New DHS Secretary presses for more border security

HIDALGO — Less than a week after taking office, Homeland Security Secretary Kirstjen Nielsen stood in the shadow of the levee wall here and applied a semblance of finesse to the Trump administration’s tough immigration rhetoric.

Years of immigration policy failures are now rooted in the United States, which “make it almost impossible to carry out the law,” Nielsen said as her words echoed off the bollard levee wall behind her.

The immigration court backlog continues to pile up, which Nielsen wants to diminish. And working with landowners to make way for the border wall can be complicated, Nielsen said.

Meanwhile, Customs and Border Protection numbers show apprehensions were down this year, which Nielsen acknowledged after her tour of the border in the Rio Grande Valley yesterday. It was her second visit here this year, the first coming two weeks after President Donald Trump was sworn into office when she toured the region with DHS’ then-Secretary John Kelly, who is now Trump’s chief of staff.

Yesterday’s visit featured a stop at Santa Ana Wildlife Refuge, where the border wall will begin, Border Patrol Sector Chief Manuel Padilla said. Nielsen also met with agents, as well as local law enforcement at the Border Patrol station in McAllen.

Border Patrol agents have apprehended fewer undocumented immigrants this year. There was a 30-percent decrease this year, CBP numbers show. Despite the lower numbers, Nielsen continues to press for more border security.

“The administration’s initial FY 2018 budget request provides $1.6 billion for a new border wall system and new levee wall, here, right here, in the Rio Grande Valley sector,” Nielsen said. “But as the president has said, this is just a down payment. We want and need more to secure our border.”

With Trump pushing his immigration policy following Monday’s attempted terror attack in New York, Nielsen dug into details of the current system. Immigration courts are backlogged with more than 600,000 cases, she said, and “an explosion in asylum claims, many with dubious allegations,” as well as “lax standards in asylum claims for many years have led to a backlog of 270,000 affirmative asylum cases, and an additional 250,000 cases in immigration courts.”

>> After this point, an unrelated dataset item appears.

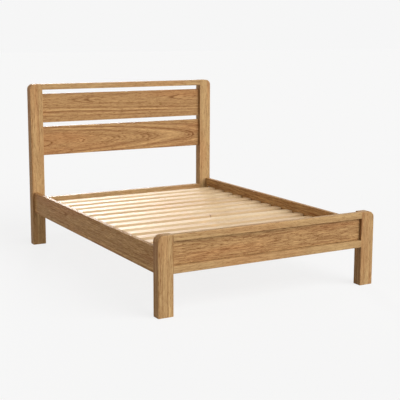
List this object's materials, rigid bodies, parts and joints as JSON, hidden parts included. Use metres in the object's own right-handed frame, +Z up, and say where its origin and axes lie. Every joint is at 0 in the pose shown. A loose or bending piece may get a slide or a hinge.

Each case takes, on average, 682 days to complete, Nielsen added, which is insufficient. But Trump is taking action, she said, first by securing the border. Then, “we are asking Congress to close the loopholes that minors and illegal alien relatives exploit, which result in overwhelming our detention facilities and bloat our immigration backlog.”

DHS intends to hire 1,000 Immigration and Customs Enforcement attorneys, Nielsen said. Her department also supports the Department of Justice’s plan to hire 370 additional immigration judges. DHS is also looking to hire 10,000 additional ICE officers, she said, in part to help with the nearly 1 million undocumented immigrants “who have been ordered by a federal judge to be removed from the country.”

From the start of the Trump Administration on Jan. 20 through the end of the fiscal year, ICE’s Enforcement and Removal Operations made 110,568 arrests, compared to 77,806 in FY 2016, an increase of 40 percent.

Nielsen was forceful in the pursuit of building a border wall, but is aware of its challenges, such as people who own land on the border.

“We have quite a few issues there,” she said. “But we’re looking at a variety of ways to partner with the landowners, with the state and local authorities. In some cases it’s waivers, in some cases it’s other authorities the federal government has, but again, the wall is all user- and requirement-driven, so where we need a wall, we’ll have a wall.”

Sens. John Cornyn and Ted Cruz, both Republicans, have been in favor of having a wall in some areas, but not all. Border security is not a “one-size-fits-all proposition,” Cornyn has said.

But with DHS now having a full-time boss, and one with a mission to carry out her boss’s campaign promise, she hopes to ignite the wall process. When the construction will begin, however, remains unclear.

“I wish I had a crystal ball and could answer that,” Nielsen said. “We hope soon, we hope soon.”